In 1995, he began to grow herbs and despite his lack of sales effort immediately found outlets in local markets and in the bigger farms that bought his produce, packaged it and sold it on. Now, he works four Farmers’ Markets regularly: Ventura, Wednesdays and Saturdays; and Santa Clarita and Thousand Oaks.
His wholesale turnover greatly exceeds his local market turnover but he relishes the personal contact of the markets.
“Ninety nine point nine percent of the people I deal with are wonderful,” he says, “and when someone says something good about my stuff… that’s what makes it all worthwhile.”
Perhaps some of the passion he has for his herbs stems from the fact that he believes they saved his life. “I retired in 2007,” he says. “I ate everything, drank a lot of beer and I weighed over 300lbs. I had diabetes, high blood pressure, high cholesterol and the doctors said there was nothing they could do. So I was lying there, tubes sticking out of me and I thought, Okay, so it’s up to me.”
He cut out the beer and began to exercise – he still goes to the gym several times a week. But the biggest change was a diet based almost entirely on his own herbs. He reduced his weight to around a hundred and sixty. The diabetes abated, blood pressure came down and cholesterol returned to normal.
Theoretically, he’s still retired but you wouldn’t believe that from the length of his working week and his commitment to his business. Being the Herb Guy, he grows all the herbs you’d expect: cilantro and watercress – very big in the summer months: marjoram, thyme, rosemary, tarragon – which sell well around Thanksgiving. Two quite different varieties of mint, espoarte, chives, aloes, and lavender…
One of his most interesting crops is rue (ruda in Spanish). This powerfully scented fast-growing weed-like plant, a couple of feet tall with small yellow blossoms, has some interesting properties. It’s valued for various health-promoting and curative properties, but Albert doesn’t promote that particular angle.
“When the guy fell off the ladder, I learned enough about liability,” he laughs. “I don’t want someone suing me because my rue doesn’t cure them!” Nonetheless, a Colorado health company picks up a couple of hundred pounds at a time. Not a bad return on a weed…
One reason Baltazar grows rue is that it deters bugs. He grows it in two big patches on the most intensely cultivated few acres of his herb farm and the rue keeps everything bug free. “If you put a little bunch close to your fruit bowl,” he says, “no more fruit flies.” And rue makes a wonderful, natural fridge deodorant.
Nor is that the end of this miracle plant’s properties. It scares away Evil Spirits, too.

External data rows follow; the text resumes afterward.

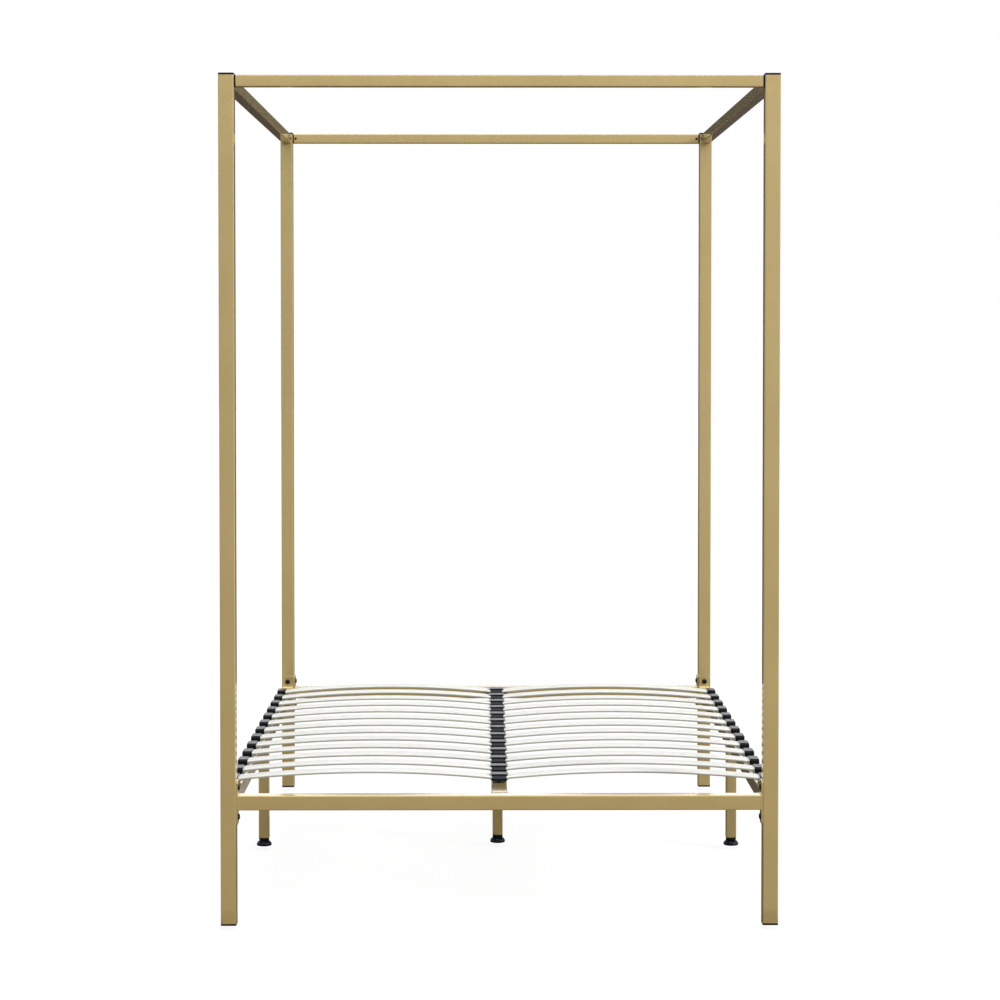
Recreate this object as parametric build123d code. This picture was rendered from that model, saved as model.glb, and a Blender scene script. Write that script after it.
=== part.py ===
from build123d import *
from math import asin, atan2, cos, degrees, sin, sqrt
import os

# Four poster canopy bed in square steel tube, for a mattress 1350 mm wide and 1900 mm long.
# X runs across the bed, Y from the foot end to the head end, and Z up from the floor.
# The origin is on the floor, under the middle of the bed. All sizes are in millimetres.

overall_width = 1430
overall_length = 1990
overall_height = 2180
tube_wall = 1.5

# Posts, and the plastic caps that close both of their ends.
post_side = 40
post_radius = 3
cap_height = 5
cap_chamfer = 1
cap_plug_depth = 8
cap_plug_wall = 2
cap_clearance = 0.2
plug_radius = 1

# Base rails, with the end plates welded to them.
rail_side = 38
rail_radius = 2.5
rail_top = 335
plate_height = 112
plate_thickness = 4
plate_radius = 5
plate_bolt_offset = 38

# Centre beam between the front and rear rails.
beam_width = 40
beam_height = 38
beam_plate_width = 84
beam_plate_height = 36
beam_bolt_offset = 31

# Canopy rails, and the plastic connectors between them and the posts.
canopy_side = 30
canopy_top = 2175
flange_thickness = 4.5
connector_plug_length = 30
connector_clearance = 0.3
spigot_radius = 6
spigot_length = 7
canopy_screw_distance = 10.5

# Sprung slats: two columns of bowed, round-edged wooden slats.
slat_rows = 13
slat_pitch = 131
first_row_y = -791
slat_width = 50
slat_thickness = 8
slat_edge_radius = 3.5
slat_inner_x = 9
slat_outer_x = 708
slat_inner_z = 343.5
slat_outer_z = 340
slat_bow = 19
slat_clearance = 0.3

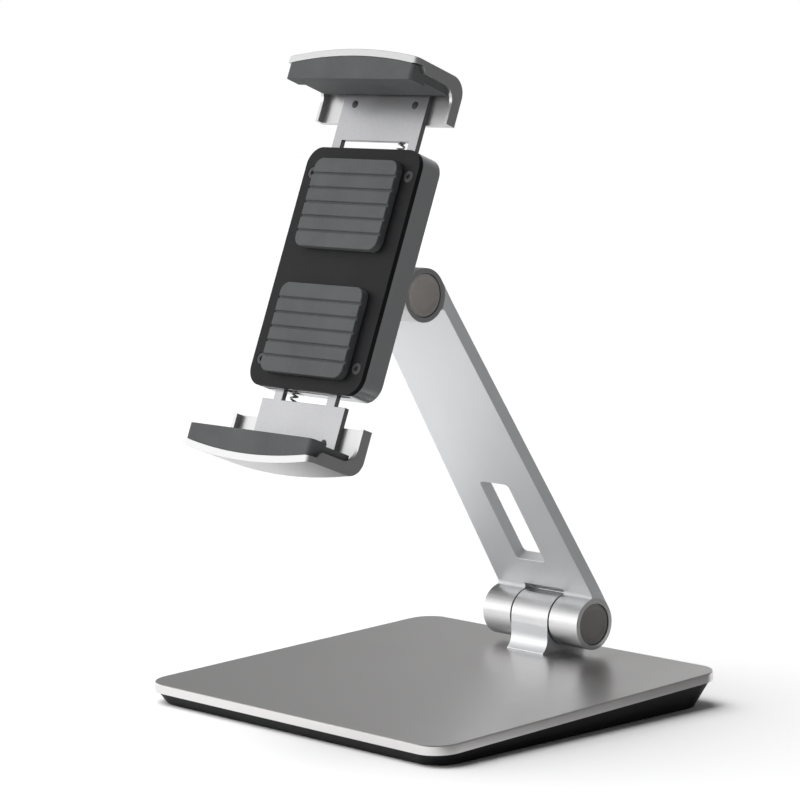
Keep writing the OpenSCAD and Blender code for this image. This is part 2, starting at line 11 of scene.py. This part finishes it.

“Maybe not in California,” Albert laughs, “but that’s what they believe in some Latin countries.”
The Herb Guy is one of Poseidon Cooks! favorite vendors. This unique cooking show, based on a boat in Ventura Harbor, goes to great lengths to buy local, organic and sustainable.
“Yes, we want to support local businesses and believe in sustainability,” says the show’s star cook, Linda Andreotti, “but it’s really all about the quality and the taste. Fresh and local simply tastes much better than Big Store produce – and if you’re going to make the effort to cook, and to share those efforts with friends and family, at least start with the best ingredients!”
“And, anyway,” adds her husband John, the show’s Wine Guy, “we love to shop in the local markets. The personal contact, the characters! It’s fun! And the Herb Guy sure is one of our most interesting and charismatic characters.”
The Herb Guy has the last word:
“If a man can make a good living out of the ground – that’s a good thing, right?”